After you have completely pulled the bar off the floor, exhale and stand erect with your arms and legs straight. Maintain a tight grip on the bar with your hands. Some people make the mistake of hyperextending their back after the lift and locking their knees. Avoid this and attempt to stand upright as if your body was a pencil, while maintaining proper form. Take a few breaths and get ready to go back down. 

The Return

The Return:

The return is the reverse movement of the lift. Begin by bending your knees and lowering the bar simultaneously. While doing this, remember to keep the bar close to your body. Once the bar reaches your knees, lower it until it touches the ground. You should now be back in the beginning position. You’ve just completed one repetition of the deadlift exercise! If you feel confident in your form after your first repetition, perform another one as soon as the bar touches the ground on the return.
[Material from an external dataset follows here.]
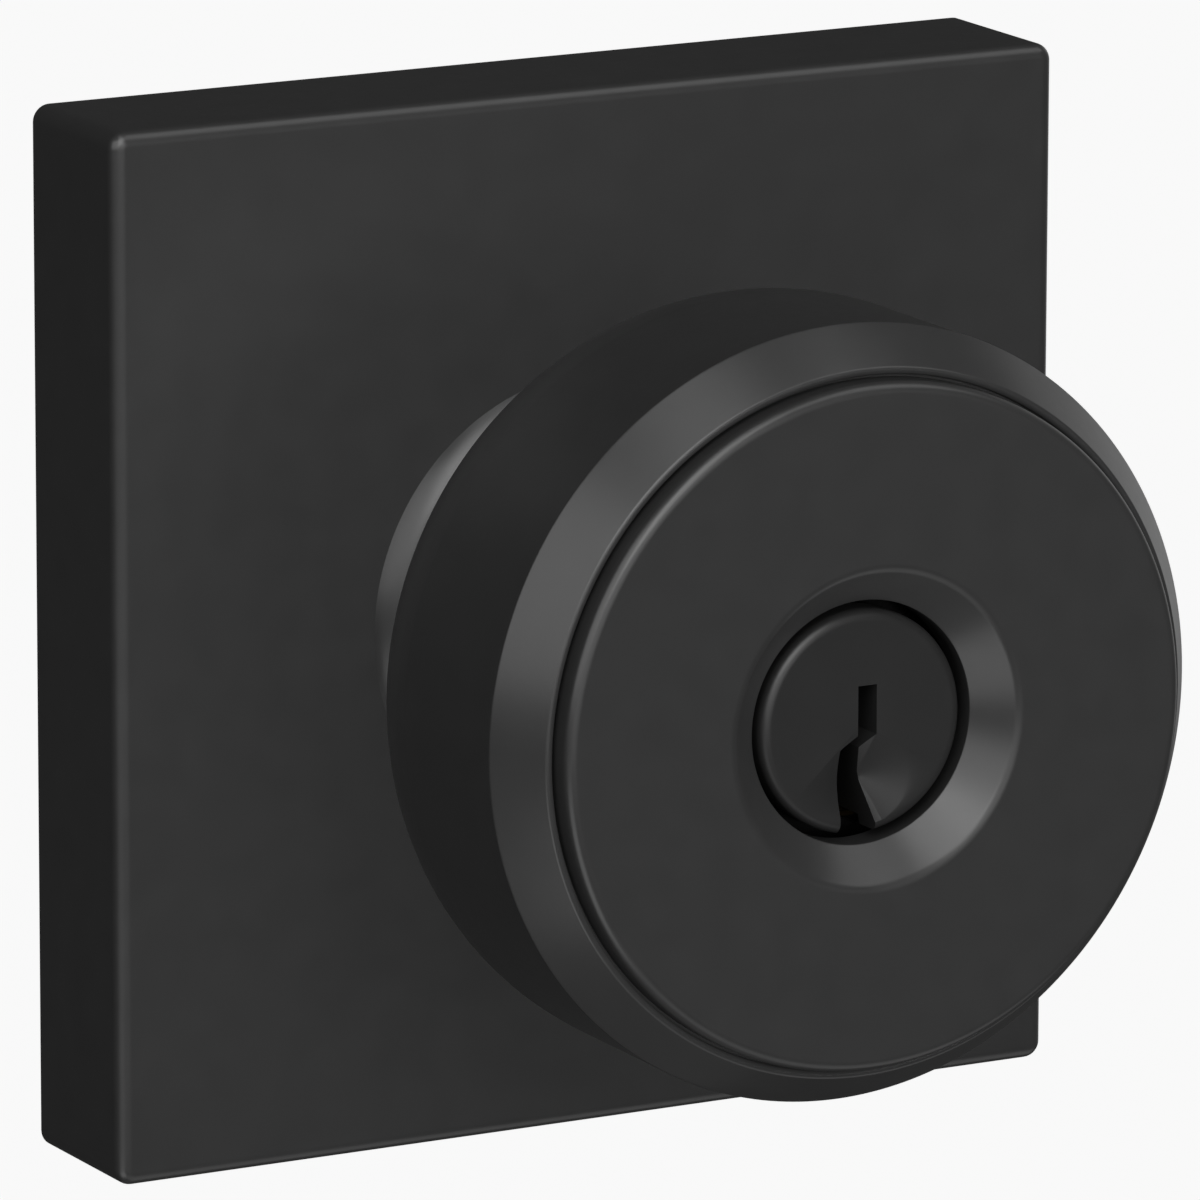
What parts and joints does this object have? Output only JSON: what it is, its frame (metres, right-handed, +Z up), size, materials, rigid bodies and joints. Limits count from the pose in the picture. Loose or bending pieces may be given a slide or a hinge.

If executed properly, the deadlift is an excellent exercise that utilizes numerous muscles. These muscles include your forearms, shoulders, chest, back, legs, and hips. Remember, if you are just starting to deadlift, use a weight that you are completely comfortable with until your form is close to perfect. This will help your body get accustomed to the deadlift and prevent injury. Once mastered, you can have some fun by increasing the weight and reaching new personal records, or by trying out a different variation of the exercise. The deadlift is a great exercise for lifters of all experience levels, or even for people that are just trying to get into shape. Just remember, practice makes perfect, and the key to a successful deadlift is to ensure you have impeccable form.